9. Support of claim 7, in which one of the two sides of said right angle is edged by a marker identifiable by touch to indicate the correct rotational placement of printed material.

10. Device of claim 1, which device uses sound to convey to the user any information that may help the user in operating the device.

11. Device of claim 1, which identifies multiple columns and sections of text, and arranges those columns and sections in the right order.

12. Device of claim 1, which identifies multiple columns or sections of the text and also identifies each column or section which has one or more line that are not entirely in FOV of the camera, and ignores such columns or sections or ignores parts of such columns or sections.

13. Device of claim 1, which also comprises software that is capable of printing scanned magnified text in reformatted form.

14. A method of scanning a set of pages, such as a book, by placing it in the FOV of a camera and leafing said pages, so that a page is held still after turning the previous page over, while using a motion detection device and algorithm for determining that:

a. enough motion has been detected to determine that a page has been turned over, and that subsequently

b. motion has been below a preset threshold long enough to determine that a snapshot of the FOV should be taken.
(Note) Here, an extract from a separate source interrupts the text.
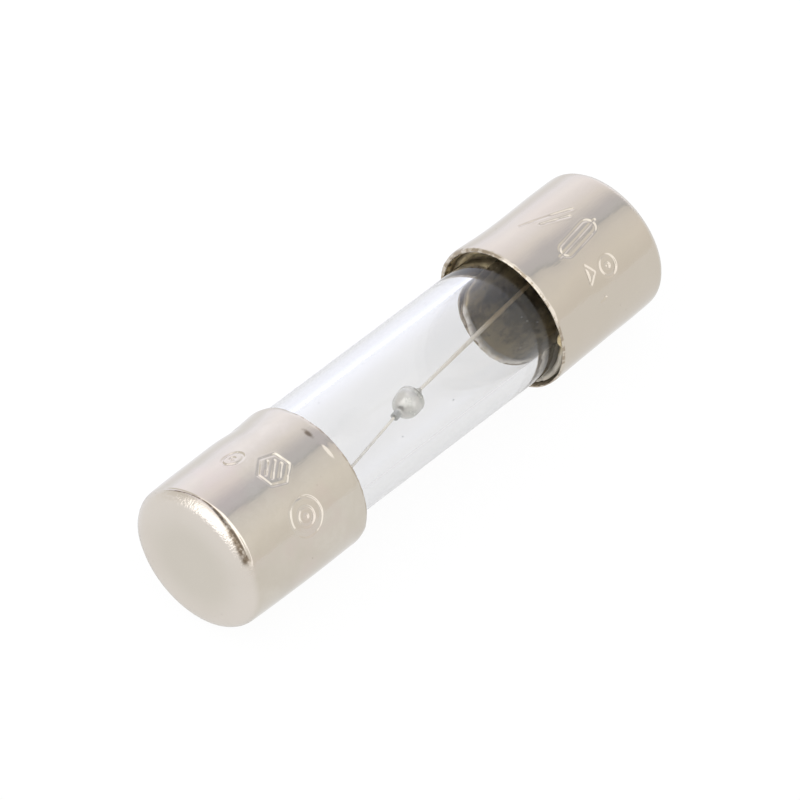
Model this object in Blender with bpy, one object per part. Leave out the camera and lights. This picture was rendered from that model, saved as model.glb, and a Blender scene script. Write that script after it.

15. A method of scanning a book in which odd and even pages are photographed in separate snapshot series to minimize sideways movement of the book or the camera; the images resulting from the two snapshot series being then processed to order them in the correct order, as they were in said book.

16. Method of claim 14 with the possibility of the odd side of the book being oriented differently from the even side of the book; in which method a software algorithm is used to rotate the images to restore the correct orientation.

17. Method of scanning two pages of the book in the same scan or snapshot and identifying and separating those two pages into two separate pages using a software algorithm.